Saviour Cauchi was just one of those huddled masses, but he took pride in the fact that he, alone, was the primo gentry of the Cauchi clan venturing forth to create the destiny of his family.

He was told to first look for the Statue of Liberty in New York Harbor upon his arrival. That vista was hours away upon first sighting land. However, my father was not disappointed by the rugged sandy bluffs of the southern pincer of Long Island greeting him and his fellow immigrants to America. Memories of rocky crags, blanketed by miles of white snow, reeded beaches, stretched westward to the mouth of Manhattan, warmly swathed his soul for decades, until his death in 1984.  The initial trepidation and anxiety of starting a new life in a foreign land, with absolutely nothing, was never discussed with his family there after. Whenever he spoke of his passage, there was no such darkness. There could not be, considering the countless joys realized year after year to the Maltese-American Cauchis. My father earned enough to bring his wife and two sons to America in 1950, two years later. They too would envision the United States first at the East End of Long Island. The joyous births of two more sons, sustainable work with a modest pension, a home purchase in a Long Island suburb, two immigrant sons’ proud military service, one’s bravery in Vietnam, college graduations for the two sons born on its shores. “So much good,” he would say. “So much good.”

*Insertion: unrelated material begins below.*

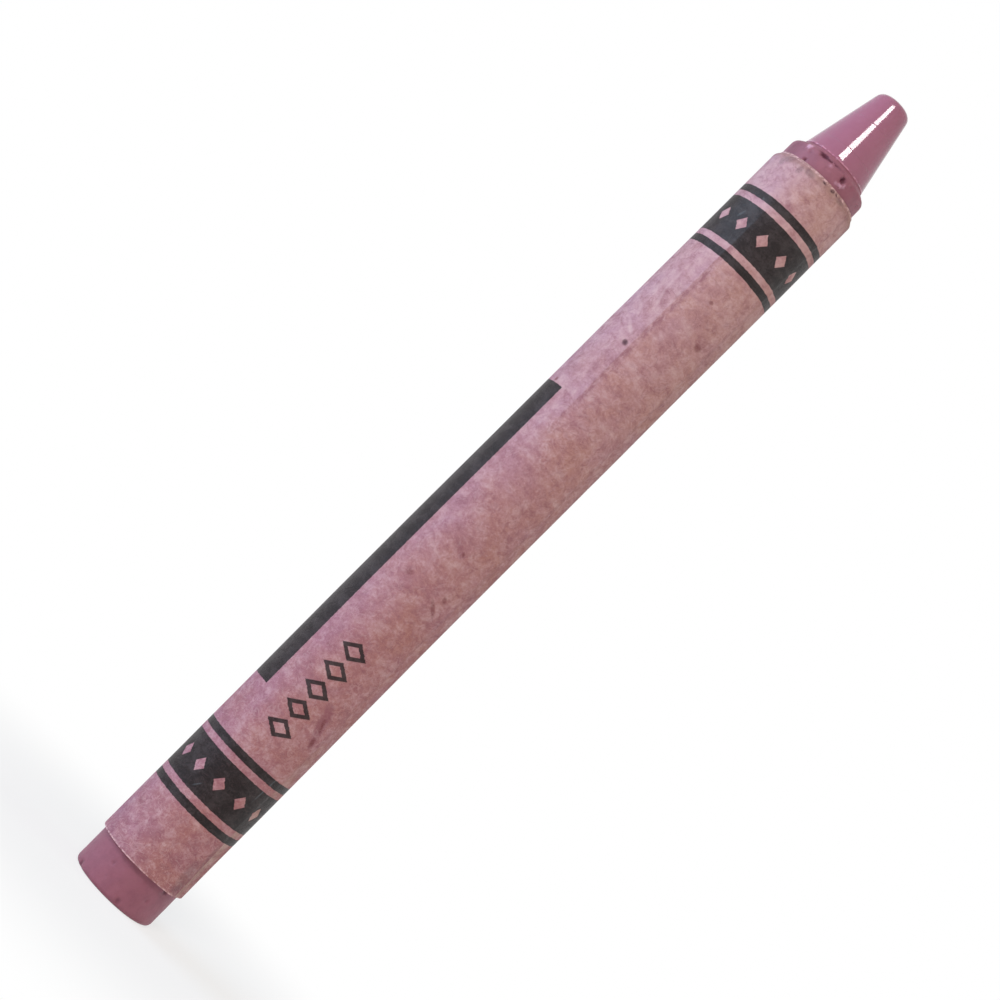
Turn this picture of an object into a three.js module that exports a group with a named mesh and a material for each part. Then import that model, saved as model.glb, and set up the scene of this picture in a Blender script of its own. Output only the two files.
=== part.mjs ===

The lighthouse’s 110 feet spoke to him of the thousand-foot Empire State Building and spacious Central Park he had read about and seen in photographs, 120 miles away. The EAST END might as well have been the “Eden” Michelangelo saw in the quarry cliffs of Carrara Italy, where the visionary sculptor’s eyes pierced the blue veined marble slabs that cried out his masterpieces of Moses, David and The Pieta. The suns of his future, and that of his progeny would rise over the East End of Long Island, and streak across that forever-promising horizon long after his passing.  The East End’s morning light beckoned him to rise every morning for 36 years after seeing it for the first time that cold March dawn in 1948 where he most certainly said to himself,  “SO MUCH GOOD,” for the very first time.